Outreach 2025

Sharing what we've learned
Maggie Wagner, associate scientist/associate professor, greets a young visitor at the Rocks and Rockets event in Colby, Kansas.Our research center provides significant outreach to the local community, the state of Kansas and beyond. In 2025, our researchers and staff led nearly 150 unique outreach activities, including programs that involved multiple days or site visits. They also hosted booths at three key Kansas events, including the State Fair in Hutchinson, and at other area events.
Outreach activities include community programs, field trips, educational activities, guest lectures, teaching assistance and nonacademic presentation, as well as activities through local, regional, state and national groups and institutions.

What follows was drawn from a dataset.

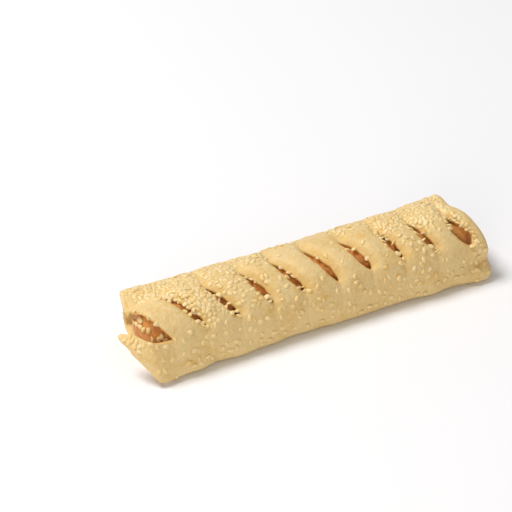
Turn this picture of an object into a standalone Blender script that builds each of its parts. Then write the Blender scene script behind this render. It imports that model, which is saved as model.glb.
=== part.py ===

We welcome visitors come to the KU Field Station public trails and the Native Medicinal Plant Garden, which are open dawn to dusk every day throughout the year. We also hold annual public tours at the garden and at the KU Field Station’s Baldwin Woods Forest Preserve. These activities reached a minimum of 5,600 people through direct contact or presence at focused.
Examples of our 2025 outreach activities include:
- hosting the Ecosystems of Kansas Summer Institute, a three-day research-based training for secondary school science teachers, held at the KU Field Station;
- organizing and hosting the 2025 Annual Grassland Restoration Network, a two-day event that drew more than 75 restoration practitioners from across the U.S.;
- hosting a workshop on culturally significant plants at KU and the Ioway Reservation, White Cloud, Kan., funded through a U.S. Forest Service grant;
- hosting booths at the Governor’s Water Conference and the Kansas Natural Resources Conferences, and giving several presentations at each;
- organized a workshop on freshwater mussel identification at Baker Wetlands Discovery Center for state and federal agency scientists and students;
- guest lectures on high-resolution AI crop yield forecasts, use of microbes in land restoration, bird ecology and other topics;
- KU Field Station Science Sundays talks on prairie chickens, woodrats, prairie restoration and other topics;
- created and distribution of a highly detailed map of the Kansas River watershed.
In addition, Monarch Watch, an internationally renowned program administered through our research center, conducts extensive continentwide outreach through its monarch tagging and Monarch Waystation programs. It also hosts local events and participates in a wide variety of outreach events. These activities are not counted in the numbers reported here.